The line that has gotten the most laughs in bars is my assertion that if Bernie Sanders were not the Democratic nominee, Trump would win my home state of Michigan. I said it would be a damn near-run thing, which it was, but I never doubted that in the end the man who told Ford executives that he would destroy their profits before he would allow them to build another factory outside the Great Lakes State would beat a woman whose husband is more responsible than any other living American for their economic woes and who herself shares his belief in the unlimited prosperity-making power of free trade. Michael Moore deserves a great deal of credit for understanding this also when virtually no one else in the commentariat did.

How did anyone think that this cynical unlikable creature of Wall Street would capture the hearts and minds of people of all ages and races who supported Sanders during the primaries? It didn't matter how much money she raised or how many neat bespoke apps her digital team developed. She was never going to have a good turn-out operation. No one much likes her because she doesn't much like anyone. Practically her only two constituencies, if you can call them that, were young women who think that feminism means being keen on infanticide, having a high-paying job, and exercising a lot, and the self-aggrandizing foreign policy "establishment" who believe that a supporter of the Iraq war and architect of our disastrous intervention in Libya is "credible" because her prose style is almost as boring as theirs.

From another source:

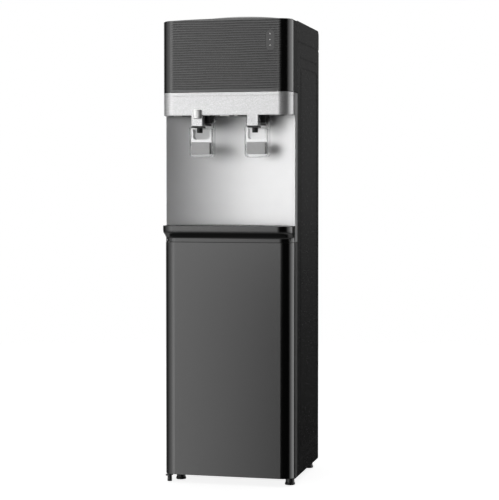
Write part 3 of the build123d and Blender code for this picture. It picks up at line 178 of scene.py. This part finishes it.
def moulded(name, col, rough=0.3, ior=1.5, grain=900.0, depth=0.00002, var=0.06, rvar=0.05,
            edge=0.0004, edge_wear_highlight=None, coat=0.0, coat_rough=0.08, cloud=22.0):
    """Injection moulded plastic: fine spark grain, faint flow clouds, softened edges."""
    t = Tree(name)
    cl = t.noise(cloud, 4.0, 0.55)
    t.link(t.mix(t.remap(cl, 0.3, 0.7, 0.0, 1.0), shade(col, 1 - var), shade(col, 1 + var)),
           t.b.inputs["Base Color"])
    fine = t.noise(grain, 3.0, 0.6)
    t.link(t.remap(t.noise(grain * 0.13, 3.0, 0.6), 0.3, 0.7, rough - rvar, rough + rvar),
           t.b.inputs["Roughness"])
    t.b.inputs["IOR"].default_value = ior
    t.b.inputs["Coat Weight"].default_value = coat
    t.b.inputs["Coat Roughness"].default_value = coat_rough
    nrm = t.soft_edge(edge) if edge else None
    t.link(t.bump(fine, depth, 1.0, nrm), t.b.inputs["Normal"])
    # optional brighter broken edges: partly edge wear, partly painted edge highlight
    if edge_wear_highlight:
        m = t.edge_mask(edge * 1.5)
        brk = t.remap(t.noise(160.0, 5.0, 0.65), 0.45, 0.7, 0.0, 1.0)
        base = t.b.inputs["Base Color"].links[0].from_socket
        t.link(t.mix(t.math("MULTIPLY", m, brk), base, edge_wear_highlight), t.b.inputs["Base Color"])
    return t.mat


def powder_coat(name, col, rough=0.45, ior=1.5, peel=700.0, depth=0.00004, edge=0.0005, edge_wear_highlight=0.5):
    """Sheet steel with a textured coating: orange peel, faint speckle, brighter edges that are partly wear and
    partly painted highlight.
    """
    t = Tree(name)
    cl = t.noise(9.0, 5.0, 0.6)
    sp = t.remap(t.voronoi(1500.0), 0.0, 0.5, 0.0, 1.0)
    base = t.mix(t.remap(cl, 0.3, 0.7, 0.0, 1.0), shade(col, 0.88), shade(col, 1.12))
    base = t.mix(t.math("MULTIPLY", sp, 0.12), base, shade(col, 1.5))
    # brighter broken edges: partly edge wear, partly painted edge highlight
    wear_and_edge_highlight = t.math("MULTIPLY", t.edge_mask(edge * 1.4),
                  t.remap(t.noise(140.0, 5.0, 0.7), 0.5, 0.72, 0.0, edge_wear_highlight))
    t.link(t.mix(wear_and_edge_highlight, base, (0.16, 0.16, 0.165, 1.0)), t.b.inputs["Base Color"])
    t.link(t.remap(t.noise(260.0, 4.0, 0.6), 0.3, 0.7, rough - 0.03, rough + 0.03),
           t.b.inputs["Roughness"])
    t.b.inputs["IOR"].default_value = ior
    t.link(t.bump(t.noise(peel, 2.0, 0.5), depth, 1.0, t.soft_edge(edge)), t.b.inputs["Normal"])
    return t.mat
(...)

Far and away the most myopic group was my fellow journalists. Nothing has been more hilariously revealing this election cycle than reading hundreds of thousands of words of self-righteous fact-checking gibberish—as if that thousandth old CSPAN clip on a website he has never heard of would finally convince the son of a factory worker whose wife makes just above minimum wage at a temp agency and whose brother-in-law just got busted for meth again that voting for Trump was beyond the pale and that what he really needed to do was sell his ATV, quit smoking, move to Austin, and learn Python. A great deal of guff has been talked about "fake news" in this cycle. I agree that there is a general epistemological crisis in this country that has made discourse about politics, art, religion, and virtually every other topic of importance impossible. When the press and the political and scientific establishment believe that butchering babies and selling their organs on the open market is morally licit, it's hard to blame anyone—including the establishment themselves—for not even attempting to see things as they are or even as others see them and retreating into a world of private illusions.

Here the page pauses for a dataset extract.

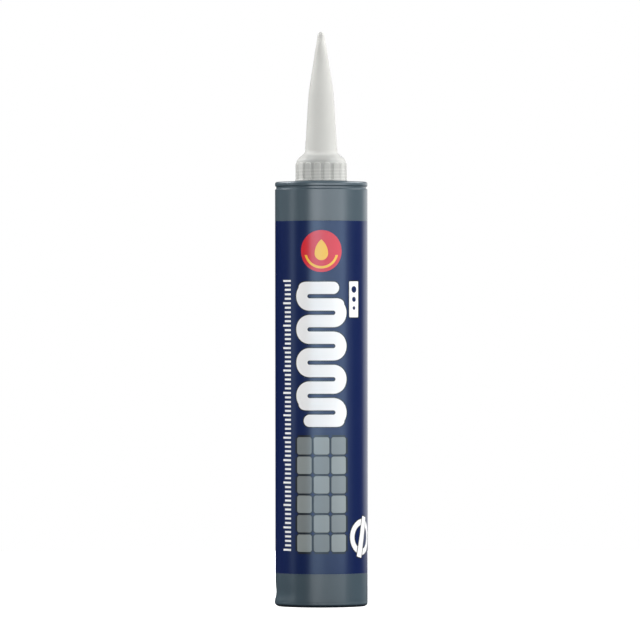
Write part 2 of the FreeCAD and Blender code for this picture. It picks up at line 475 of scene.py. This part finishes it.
def tilesAt(across, up):
    # the tiles, and which of two greys each has
    place = printPlaces
    wide = place["tileWide"]
    high = place["tileHigh"]
    joint = place["tileJoint"]
    corner = place["tileCorner"]
    halfWide = wide * place["tileColumns"] / 2
    halfHigh = high * place["tileRows"] / 2
    column = across + halfWide
    row = up - place["tileLow"]
    tileAcross = column.repeat(wide) - wide / 2
    tileUp = row.repeat(high) - high / 2
    tile = plateAt(tileAcross, tileUp, (wide - joint) / 2, (high - joint) / 2, corner)
    block = plateAt(column - halfWide, row - halfHigh, halfWide, halfHigh, corner)
    turns = ((column / wide).maths("FLOOR") + (row / high).maths("FLOOR")).repeat(2.0)
    return tile.most(block), turns


def ticksAt(across, up):
    # a scale along the tube, with a long tick at every fifth step
    place = printPlaces
    pitch = place["tickPitch"]
    up = up - place["tickLow"]
    longer = inside(up.fold(pitch * 2.5) - place["tickNearLong"]) * place["tickLonger"]
    middle = (place["tickNear"] + place["tickFar"]) / 2
    reach = (place["tickNear"] - place["tickFar"]) / 2 + longer
    tickAcross = across - middle + longer
    tick = plateAt(tickAcross, up.fold(pitch / 2), reach, place["tickHalf"], place["tickCorner"])
    length = place["tickHigh"] - place["tickLow"]
    return tick.most(abs(up - length / 2) - (length / 2 + place["tickPast"]))


def badgeAt(across, up):
    # a round spot, and the drop and the arc on it
    place = printPlaces
    spotUp = up - place["spot"][1]
    spot = spotAt(across, up, place["spot"], place["spotRadius"])
    arc = abs(spotAt(across, up, place["spot"], place["arcRadius"])) - place["arcHalf"]
    arc = arc.most(spotUp - place["arcTop"])
    dropUp = spotUp - place["dropLift"]
    bowl = spotAt(across, dropUp, (0.0, 0.0), place["dropRadius"])
    aside = place["dropAside"]
    lens = spotAt(abs(across), dropUp, (-aside, 0.0), aside + place["dropRadius"])
    drop = bowl.least(lens.most(-dropUp))
    return spot, arc.least(drop)


def tagAt(across, up):
    # a plain tag, and the dots on it
    place = printPlaces
    patchAcross = across - place["patch"][0]
    patchUp = up - place["patch"][1]
    patch = plateAt(patchAcross, patchUp, *place["patchHalf"], place["patchCorner"])
    spots = [spotAt(patchAcross, patchUp, (0.0, dotUp), radius) for dotUp, radius in place["dots"]]
    return patch, spots[0].least(spots[1]).least(spots[2])


def ringAt(across, up):
    # a ring, and the bar across it
    place = printPlaces
    ringAcross = across - place["ring"][0]
    ringUp = up - place["ring"][1]
    ring = abs(spotAt(ringAcross, ringUp, (0.0, 0.0), place["ringRadius"])) - place["ringHalf"]
    sine = math.sin(math.radians(place["barTurn"]))
    cosine = math.cos(math.radians(place["barTurn"]))
    barAcross = ringAcross * cosine - ringUp * sine
    barUp = ringAcross * sine + ringUp * cosine
    return ring, plateAt(barAcross, barUp, *place["barHalf"], place["barCorner"])


def panelAt(across, up):
    # the plain panel at the back, the same on both sides of the seam
    place = printPlaces
    backAcross = labelSizes["radius"] * math.pi - abs(across)
    return plateAt(backAcross, up - place["panelUp"], *place["panelHalf"], place["panelCorner"])


def labelFinish():
    material, finish = startMaterial("labelPrint")
    x, y, z = finish.axes(finish.place())
    across = x.maths("ARCTAN2", -y) * labelSizes["radius"]
    up = z * 1000.0
    spot, drop = badgeAt(across, up)
    tiles, turns = tilesAt(across, up)
    greys = finish.mix(turns, labelColours["grey"], labelColours["darkGrey"])
    patch, dots = tagAt(across, up)
    ring, bar = ringAt(across, up)
    colour = labelColours["navy"]
    layers = [
        # shape, paint, with or without a black line round it
        (tiles, greys, True),
        (beadAt(across, up), labelColours["white"], True),
        (ticksAt(across, up), labelColours["white"], False),
        (patch, labelColours["white"], True),
        (dots, labelColours["navy"], False),
        (ring, labelColours["white"], True),
        (bar, labelColours["white"], True),
        (panelAt(across, up), labelColours["white"], True),
        (spot, labelColours["red"], False),
        (drop, labelColours["yellow"], False),
    ]
    printed = 0.0
    for shape, paint, ringed in layers:
        if ringed:
            colour = finish.mix(inside(shape - printPlaces["rim"]), colour, labelColours["black"])
        mask = inside(shape)
        colour = finish.mix(mask, colour, paint)
        printed = mask + printed
    cloud = finish.noise(60.0, 3.0)
    grain = finish.noise(3000.0, 2.0)
    closeMaterial(finish, {
        "Base Color": colour,
        "Roughness": 0.25 + 0.05 * cloud + 0.03 * grain,
        "Normal": finish.bump(printed.least(1.0) * 0.3 + cloud * 0.5 + grain * 0.06, 0.12, 0.0004),
        "IOR": 1.5,
        "Specular Tint": tint(0.55, 0.76, 0.97),
    })
    return material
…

Still: the 97 percent chance given to Hillary Clinton on the election blog of the New York Times just before Nov. 8 beggars belief no matter how much you try mentally to adjust for the fact that these people also believe that Beyoncé is great art (or even great pop) and that, as one prominent senior editor once intimated, they are morally superior to people in "flyover country" because they watch Game of Thrones instead of Fishing With Roland Martin. Has any candidate ever had a 97 percent chance of winning any election? Is there ever a 97 percent (or higher) chance of anything other than the rising and falling of the sun and the Second Coming of our Lord? I wouldn't give Alabama a 97 percent chance of beating the University of Hawaii tomorrow. How many signs—the total lack of grassroots enthusiasm for Clinton, especially among Sanders supporters who, even if they were voting for her, would not be knocking on doors or making phone calls or raising money or driving people to the polls; the simple intuition that if you equate support for Trump with moral opprobrium people, especially in the polite Midwest, probably aren't going to own up to it over the phone; the lessons of '68 and '72 and 2000 and 2004—do you have to ignore to be that certain unless for you journalism is not about analysis or even advocacy but simply a matter of self-congratulations?

Anyway, I'd like to close with some advice for the left. I remember how all this feels. I stayed home from school in 2004 when Bush was re-elected despite everything the polls had suggested—and I wanted to kick myself almost immediately afterwards for putting a Kerry/Edwards sticker on my acoustic guitar right under the spot where I'd written "THIS MACHINE KILLS FASCISTS." Don't allow yourself to be co-opted by the party of Chuck Schumer, Wall Street's favorite senator. You went through this during the Bush years. These people don't care about justice for the poor or about peace or about the environment. They want power and money and, most of all, the intoxicating feeling that comes with winning and watching their opponents lose. Most of you are decent, non-vindictive people who care about actual issues. You already have moral authority when it comes to them. Don't squander it by compromising the way Sanders did when he endorsed a woman who held him and everything he stood for in utter contempt. Instead, I say, let your freak flags fly. Rip the pipeline out of the ground in the Sioux Nation. Push for Obamacare to be repealed and replaced with single-payer.

Also, maybe, just maybe, consider spending just a little bit less time on what I have come to think of as the genital issues. Let me be brutal: most of the people you're fighting for don't give a toss about any of this stuff, I promise. In fact, many of them actually disagree with you. Think about it this way: at the very least, it's interesting, isn't it, that Tide and American Airlines and AT&T and Expedia and Puff and Ugg and Walgreens and virtually every other brand and major corporation in this country were ecstatic about something that you think is a crucial part of your mission. Maybe I'm wrong and it's great that you can do whatever you want with your private parts—but what has that got to do with justice exactly?

*Most people in the latter group have come around in the space of 48 hours. They're already exchanging high fives, getting their résumés together, deleting old tweets, angling for administration jobs. The few who aren't are pretending that a delusional unmarried supporter of gay marriage in his forties is the next Ronald Reagan. I wish them the best in their endeavors.